TASK: Each entry below is to be extracted exactly.

*** SUPPLIED RECORDS ***

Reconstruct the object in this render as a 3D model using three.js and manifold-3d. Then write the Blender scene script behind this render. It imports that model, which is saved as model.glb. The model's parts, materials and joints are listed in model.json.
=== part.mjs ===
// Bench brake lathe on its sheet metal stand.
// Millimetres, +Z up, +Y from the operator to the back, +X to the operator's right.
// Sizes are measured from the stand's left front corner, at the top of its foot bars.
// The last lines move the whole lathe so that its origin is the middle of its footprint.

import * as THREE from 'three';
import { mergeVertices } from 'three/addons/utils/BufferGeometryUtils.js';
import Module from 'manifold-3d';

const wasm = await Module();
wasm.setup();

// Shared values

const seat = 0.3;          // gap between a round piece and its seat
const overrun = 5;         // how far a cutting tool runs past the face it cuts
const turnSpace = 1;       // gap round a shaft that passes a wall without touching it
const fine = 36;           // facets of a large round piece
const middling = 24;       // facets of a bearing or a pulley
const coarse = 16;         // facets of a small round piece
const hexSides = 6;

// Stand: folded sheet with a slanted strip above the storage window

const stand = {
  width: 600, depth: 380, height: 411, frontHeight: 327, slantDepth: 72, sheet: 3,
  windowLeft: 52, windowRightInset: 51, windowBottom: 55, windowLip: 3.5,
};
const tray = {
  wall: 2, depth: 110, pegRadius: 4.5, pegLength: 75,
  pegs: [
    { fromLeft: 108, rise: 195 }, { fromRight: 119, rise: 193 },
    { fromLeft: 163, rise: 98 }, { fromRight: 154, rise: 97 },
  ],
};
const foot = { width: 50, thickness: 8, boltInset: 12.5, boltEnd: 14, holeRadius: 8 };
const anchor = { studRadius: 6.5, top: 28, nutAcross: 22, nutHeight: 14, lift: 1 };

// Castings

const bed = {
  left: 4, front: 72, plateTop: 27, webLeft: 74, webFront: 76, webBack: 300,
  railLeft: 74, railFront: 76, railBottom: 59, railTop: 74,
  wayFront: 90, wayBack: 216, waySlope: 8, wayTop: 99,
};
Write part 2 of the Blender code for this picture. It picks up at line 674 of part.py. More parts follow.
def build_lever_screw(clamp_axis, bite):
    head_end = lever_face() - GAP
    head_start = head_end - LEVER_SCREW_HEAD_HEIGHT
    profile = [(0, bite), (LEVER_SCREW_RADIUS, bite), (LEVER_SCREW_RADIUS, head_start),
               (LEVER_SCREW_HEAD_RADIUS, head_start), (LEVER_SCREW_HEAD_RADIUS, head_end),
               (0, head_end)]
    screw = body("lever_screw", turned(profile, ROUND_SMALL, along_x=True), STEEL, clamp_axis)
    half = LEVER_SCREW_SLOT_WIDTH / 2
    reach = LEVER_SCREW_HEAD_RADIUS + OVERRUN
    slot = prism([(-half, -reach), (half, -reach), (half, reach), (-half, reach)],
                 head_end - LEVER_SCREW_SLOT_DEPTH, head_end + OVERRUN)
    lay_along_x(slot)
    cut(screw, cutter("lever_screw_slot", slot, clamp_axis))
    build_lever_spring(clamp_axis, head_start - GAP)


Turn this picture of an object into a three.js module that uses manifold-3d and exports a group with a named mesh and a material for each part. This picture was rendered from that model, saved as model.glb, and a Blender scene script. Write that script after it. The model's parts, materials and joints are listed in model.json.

***

ANSWER TO THIS TASK:
Reconstruct the object in this render as a 3D model using three.js and manifold-3d. Then write the Blender scene script behind this render. It imports that model, which is saved as model.glb. The model's parts, materials and joints are listed in model.json.
=== part.mjs ===
// Bench brake lathe on its sheet metal stand.
// Millimetres, +Z up, +Y from the operator to the back, +X to the operator's right.
// Sizes are measured from the stand's left front corner, at the top of its foot bars.
// The last lines move the whole lathe so that its origin is the middle of its footprint.

import * as THREE from 'three';
import { mergeVertices } from 'three/addons/utils/BufferGeometryUtils.js';
import Module from 'manifold-3d';

const wasm = await Module();
wasm.setup();

// Shared values

const seat = 0.3;          // gap between a round piece and its seat
const overrun = 5;         // how far a cutting tool runs past the face it cuts
const turnSpace = 1;       // gap round a shaft that passes a wall without touching it
const fine = 36;           // facets of a large round piece
const middling = 24;       // facets of a bearing or a pulley
const coarse = 16;         // facets of a small round piece
const hexSides = 6;

// Stand: folded sheet with a slanted strip above the storage window

const stand = {
  width: 600, depth: 380, height: 411, frontHeight: 327, slantDepth: 72, sheet: 3,
  windowLeft: 52, windowRightInset: 51, windowBottom: 55, windowLip: 3.5,
};
const tray = {
  wall: 2, depth: 110, pegRadius: 4.5, pegLength: 75,
  pegs: [
    { fromLeft: 108, rise: 195 }, { fromRight: 119, rise: 193 },
    { fromLeft: 163, rise: 98 }, { fromRight: 154, rise: 97 },
  ],
};
const foot = { width: 50, thickness: 8, boltInset: 12.5, boltEnd: 14, holeRadius: 8 };
const anchor = { studRadius: 6.5, top: 28, nutAcross: 22, nutHeight: 14, lift: 1 };

// Castings

const bed = {
  left: 4, front: 72, plateTop: 27, webLeft: 74, webFront: 76, webBack: 300,
  railLeft: 74, railFront: 76, railBottom: 59, railTop: 74,
  wayFront: 90, wayBack: 216, waySlope: 8, wayTop: 99,
};
Write part 2 of the Blender code for this picture. It picks up at line 674 of part.py. More parts follow.
def build_lever_screw(clamp_axis, bite):
    head_end = lever_face() - GAP
    head_start = head_end - LEVER_SCREW_HEAD_HEIGHT
    profile = [(0, bite), (LEVER_SCREW_RADIUS, bite), (LEVER_SCREW_RADIUS, head_start),
               (LEVER_SCREW_HEAD_RADIUS, head_start), (LEVER_SCREW_HEAD_RADIUS, head_end),
               (0, head_end)]
    screw = body("lever_screw", turned(profile, ROUND_SMALL, along_x=True), STEEL, clamp_axis)
    half = LEVER_SCREW_SLOT_WIDTH / 2
    reach = LEVER_SCREW_HEAD_RADIUS + OVERRUN
    slot = prism([(-half, -reach), (half, -reach), (half, reach), (-half, reach)],
                 head_end - LEVER_SCREW_SLOT_DEPTH, head_end + OVERRUN)
    lay_along_x(slot)
    cut(screw, cutter("lever_screw_slot", slot, clamp_axis))
    build_lever_spring(clamp_axis, head_start - GAP)


Turn this picture of an object into a three.js module that uses manifold-3d and exports a group with a named mesh and a material for each part. This picture was rendered from that model, saved as model.glb, and a Blender scene script. Write that script after it. The model's parts, materials and joints are listed in model.json.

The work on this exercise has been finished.